### DO THIS
Every line of the material below should be repeated exactly.

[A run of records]
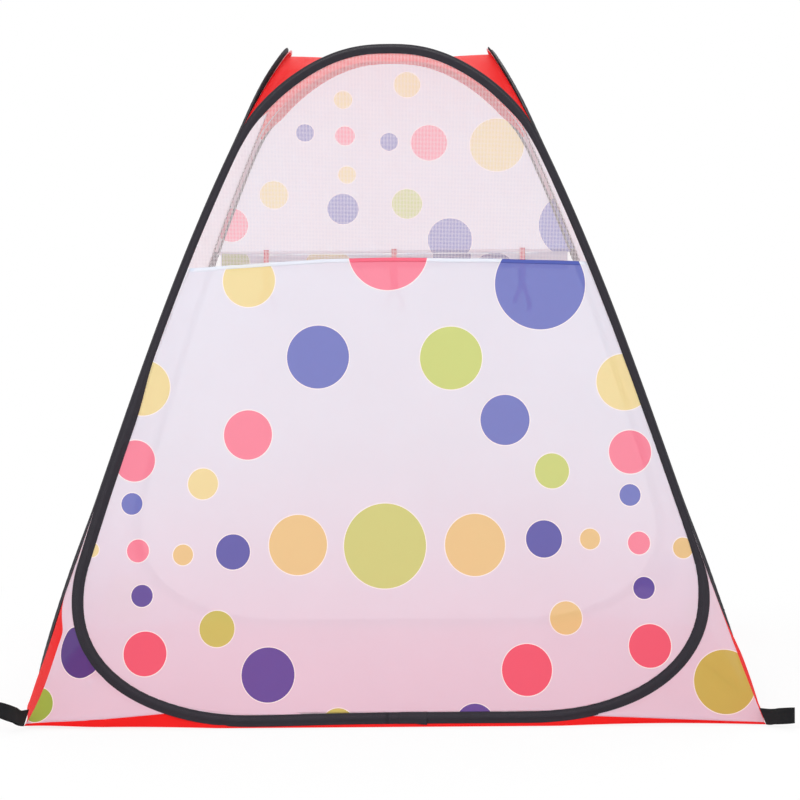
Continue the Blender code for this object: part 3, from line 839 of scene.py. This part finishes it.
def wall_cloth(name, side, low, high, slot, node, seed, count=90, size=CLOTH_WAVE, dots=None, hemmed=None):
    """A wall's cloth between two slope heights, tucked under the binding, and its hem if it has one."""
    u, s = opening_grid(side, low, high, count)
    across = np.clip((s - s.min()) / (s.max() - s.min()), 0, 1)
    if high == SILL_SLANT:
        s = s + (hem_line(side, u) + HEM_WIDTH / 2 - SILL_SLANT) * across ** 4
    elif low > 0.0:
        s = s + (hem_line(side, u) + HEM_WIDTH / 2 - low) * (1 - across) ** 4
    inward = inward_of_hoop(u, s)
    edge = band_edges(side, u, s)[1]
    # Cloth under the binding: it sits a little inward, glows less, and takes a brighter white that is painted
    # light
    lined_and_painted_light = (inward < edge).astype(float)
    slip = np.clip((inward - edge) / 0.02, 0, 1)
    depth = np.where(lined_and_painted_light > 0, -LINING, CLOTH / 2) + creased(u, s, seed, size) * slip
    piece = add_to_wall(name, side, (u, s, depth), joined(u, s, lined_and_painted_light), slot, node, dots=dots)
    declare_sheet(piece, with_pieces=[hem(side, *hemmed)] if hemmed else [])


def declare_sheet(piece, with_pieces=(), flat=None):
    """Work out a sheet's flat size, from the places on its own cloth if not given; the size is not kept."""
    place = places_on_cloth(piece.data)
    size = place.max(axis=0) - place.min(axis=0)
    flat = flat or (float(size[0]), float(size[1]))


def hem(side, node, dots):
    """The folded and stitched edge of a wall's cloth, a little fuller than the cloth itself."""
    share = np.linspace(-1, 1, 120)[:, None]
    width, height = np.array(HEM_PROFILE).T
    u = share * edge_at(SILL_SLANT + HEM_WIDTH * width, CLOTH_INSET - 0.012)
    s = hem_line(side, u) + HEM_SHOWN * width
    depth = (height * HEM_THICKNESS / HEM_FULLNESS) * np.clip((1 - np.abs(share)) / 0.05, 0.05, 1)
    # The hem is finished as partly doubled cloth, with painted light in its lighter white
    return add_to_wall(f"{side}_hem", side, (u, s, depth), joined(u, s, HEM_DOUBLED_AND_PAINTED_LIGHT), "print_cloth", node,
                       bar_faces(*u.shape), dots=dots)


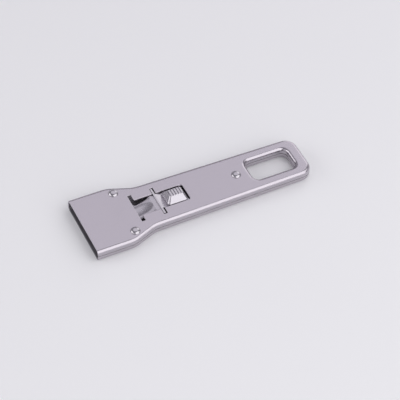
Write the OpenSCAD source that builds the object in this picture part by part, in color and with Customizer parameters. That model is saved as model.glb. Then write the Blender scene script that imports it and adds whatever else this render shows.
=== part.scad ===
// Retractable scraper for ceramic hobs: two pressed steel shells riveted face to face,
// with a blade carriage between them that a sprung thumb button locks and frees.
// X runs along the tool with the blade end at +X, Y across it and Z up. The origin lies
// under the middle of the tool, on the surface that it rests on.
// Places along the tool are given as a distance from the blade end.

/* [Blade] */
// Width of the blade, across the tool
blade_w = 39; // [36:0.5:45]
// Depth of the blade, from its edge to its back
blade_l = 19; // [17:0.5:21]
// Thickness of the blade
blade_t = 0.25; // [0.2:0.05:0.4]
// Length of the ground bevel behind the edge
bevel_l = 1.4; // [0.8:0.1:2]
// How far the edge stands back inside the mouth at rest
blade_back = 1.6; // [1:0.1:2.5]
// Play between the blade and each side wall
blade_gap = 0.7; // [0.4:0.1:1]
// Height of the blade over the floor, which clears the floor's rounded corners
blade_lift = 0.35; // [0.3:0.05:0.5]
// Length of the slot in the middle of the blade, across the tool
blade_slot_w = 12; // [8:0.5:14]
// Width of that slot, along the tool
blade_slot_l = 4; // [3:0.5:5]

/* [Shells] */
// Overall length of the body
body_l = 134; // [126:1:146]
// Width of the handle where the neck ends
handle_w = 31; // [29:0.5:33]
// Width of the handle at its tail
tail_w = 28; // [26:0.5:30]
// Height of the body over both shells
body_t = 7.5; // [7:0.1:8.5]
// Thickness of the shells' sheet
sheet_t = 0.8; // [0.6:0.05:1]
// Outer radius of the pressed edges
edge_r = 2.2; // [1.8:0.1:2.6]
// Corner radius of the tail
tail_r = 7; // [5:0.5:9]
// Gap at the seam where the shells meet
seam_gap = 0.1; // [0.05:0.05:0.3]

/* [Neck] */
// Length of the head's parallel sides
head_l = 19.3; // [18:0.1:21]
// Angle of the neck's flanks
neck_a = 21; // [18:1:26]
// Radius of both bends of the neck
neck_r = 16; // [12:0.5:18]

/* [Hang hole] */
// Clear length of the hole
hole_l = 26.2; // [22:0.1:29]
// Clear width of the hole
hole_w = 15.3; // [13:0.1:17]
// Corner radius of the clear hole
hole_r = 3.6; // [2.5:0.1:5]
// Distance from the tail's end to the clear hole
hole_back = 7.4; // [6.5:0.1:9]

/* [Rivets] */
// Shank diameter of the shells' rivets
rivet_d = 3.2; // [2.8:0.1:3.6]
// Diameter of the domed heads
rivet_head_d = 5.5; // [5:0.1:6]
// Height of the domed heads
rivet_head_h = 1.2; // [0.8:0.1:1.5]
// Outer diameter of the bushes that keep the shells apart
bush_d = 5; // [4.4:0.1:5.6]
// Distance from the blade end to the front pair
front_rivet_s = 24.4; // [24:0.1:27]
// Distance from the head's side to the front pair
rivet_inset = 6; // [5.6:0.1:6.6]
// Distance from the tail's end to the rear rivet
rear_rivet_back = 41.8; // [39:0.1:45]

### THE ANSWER
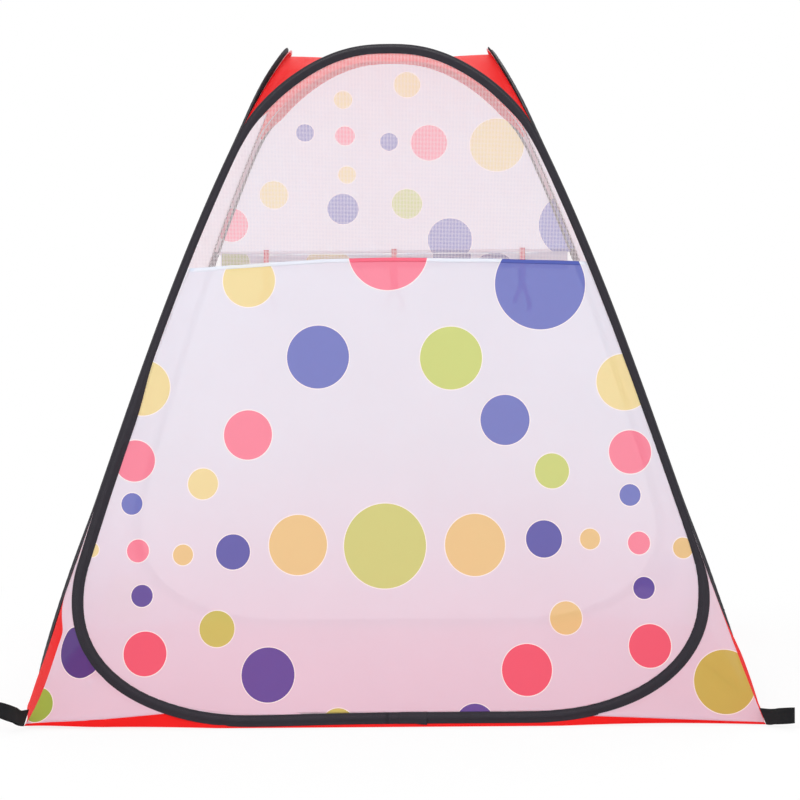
Continue the Blender code for this object: part 3, from line 839 of scene.py. This part finishes it.
def wall_cloth(name, side, low, high, slot, node, seed, count=90, size=CLOTH_WAVE, dots=None, hemmed=None):
    """A wall's cloth between two slope heights, tucked under the binding, and its hem if it has one."""
    u, s = opening_grid(side, low, high, count)
    across = np.clip((s - s.min()) / (s.max() - s.min()), 0, 1)
    if high == SILL_SLANT:
        s = s + (hem_line(side, u) + HEM_WIDTH / 2 - SILL_SLANT) * across ** 4
    elif low > 0.0:
        s = s + (hem_line(side, u) + HEM_WIDTH / 2 - low) * (1 - across) ** 4
    inward = inward_of_hoop(u, s)
    edge = band_edges(side, u, s)[1]
    # Cloth under the binding: it sits a little inward, glows less, and takes a brighter white that is painted
    # light
    lined_and_painted_light = (inward < edge).astype(float)
    slip = np.clip((inward - edge) / 0.02, 0, 1)
    depth = np.where(lined_and_painted_light > 0, -LINING, CLOTH / 2) + creased(u, s, seed, size) * slip
    piece = add_to_wall(name, side, (u, s, depth), joined(u, s, lined_and_painted_light), slot, node, dots=dots)
    declare_sheet(piece, with_pieces=[hem(side, *hemmed)] if hemmed else [])


def declare_sheet(piece, with_pieces=(), flat=None):
    """Work out a sheet's flat size, from the places on its own cloth if not given; the size is not kept."""
    place = places_on_cloth(piece.data)
    size = place.max(axis=0) - place.min(axis=0)
    flat = flat or (float(size[0]), float(size[1]))


def hem(side, node, dots):
    """The folded and stitched edge of a wall's cloth, a little fuller than the cloth itself."""
    share = np.linspace(-1, 1, 120)[:, None]
    width, height = np.array(HEM_PROFILE).T
    u = share * edge_at(SILL_SLANT + HEM_WIDTH * width, CLOTH_INSET - 0.012)
    s = hem_line(side, u) + HEM_SHOWN * width
    depth = (height * HEM_THICKNESS / HEM_FULLNESS) * np.clip((1 - np.abs(share)) / 0.05, 0.05, 1)
    # The hem is finished as partly doubled cloth, with painted light in its lighter white
    return add_to_wall(f"{side}_hem", side, (u, s, depth), joined(u, s, HEM_DOUBLED_AND_PAINTED_LIGHT), "print_cloth", node,
                       bar_faces(*u.shape), dots=dots)


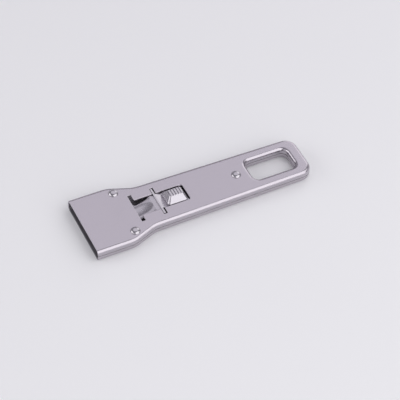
Write the OpenSCAD source that builds the object in this picture part by part, in color and with Customizer parameters. That model is saved as model.glb. Then write the Blender scene script that imports it and adds whatever else this render shows.
=== part.scad ===
// Retractable scraper for ceramic hobs: two pressed steel shells riveted face to face,
// with a blade carriage between them that a sprung thumb button locks and frees.
// X runs along the tool with the blade end at +X, Y across it and Z up. The origin lies
// under the middle of the tool, on the surface that it rests on.
// Places along the tool are given as a distance from the blade end.

/* [Blade] */
// Width of the blade, across the tool
blade_w = 39; // [36:0.5:45]
// Depth of the blade, from its edge to its back
blade_l = 19; // [17:0.5:21]
// Thickness of the blade
blade_t = 0.25; // [0.2:0.05:0.4]
// Length of the ground bevel behind the edge
bevel_l = 1.4; // [0.8:0.1:2]
// How far the edge stands back inside the mouth at rest
blade_back = 1.6; // [1:0.1:2.5]
// Play between the blade and each side wall
blade_gap = 0.7; // [0.4:0.1:1]
// Height of the blade over the floor, which clears the floor's rounded corners
blade_lift = 0.35; // [0.3:0.05:0.5]
// Length of the slot in the middle of the blade, across the tool
blade_slot_w = 12; // [8:0.5:14]
// Width of that slot, along the tool
blade_slot_l = 4; // [3:0.5:5]

/* [Shells] */
// Overall length of the body
body_l = 134; // [126:1:146]
// Width of the handle where the neck ends
handle_w = 31; // [29:0.5:33]
// Width of the handle at its tail
tail_w = 28; // [26:0.5:30]
// Height of the body over both shells
body_t = 7.5; // [7:0.1:8.5]
// Thickness of the shells' sheet
sheet_t = 0.8; // [0.6:0.05:1]
// Outer radius of the pressed edges
edge_r = 2.2; // [1.8:0.1:2.6]
// Corner radius of the tail
tail_r = 7; // [5:0.5:9]
// Gap at the seam where the shells meet
seam_gap = 0.1; // [0.05:0.05:0.3]

/* [Neck] */
// Length of the head's parallel sides
head_l = 19.3; // [18:0.1:21]
// Angle of the neck's flanks
neck_a = 21; // [18:1:26]
// Radius of both bends of the neck
neck_r = 16; // [12:0.5:18]

/* [Hang hole] */
// Clear length of the hole
hole_l = 26.2; // [22:0.1:29]
// Clear width of the hole
hole_w = 15.3; // [13:0.1:17]
// Corner radius of the clear hole
hole_r = 3.6; // [2.5:0.1:5]
// Distance from the tail's end to the clear hole
hole_back = 7.4; // [6.5:0.1:9]

/* [Rivets] */
// Shank diameter of the shells' rivets
rivet_d = 3.2; // [2.8:0.1:3.6]
// Diameter of the domed heads
rivet_head_d = 5.5; // [5:0.1:6]
// Height of the domed heads
rivet_head_h = 1.2; // [0.8:0.1:1.5]
// Outer diameter of the bushes that keep the shells apart
bush_d = 5; // [4.4:0.1:5.6]
// Distance from the blade end to the front pair
front_rivet_s = 24.4; // [24:0.1:27]
// Distance from the head's side to the front pair
rivet_inset = 6; // [5.6:0.1:6.6]
// Distance from the tail's end to the rear rivet
rear_rivet_back = 41.8; // [39:0.1:45]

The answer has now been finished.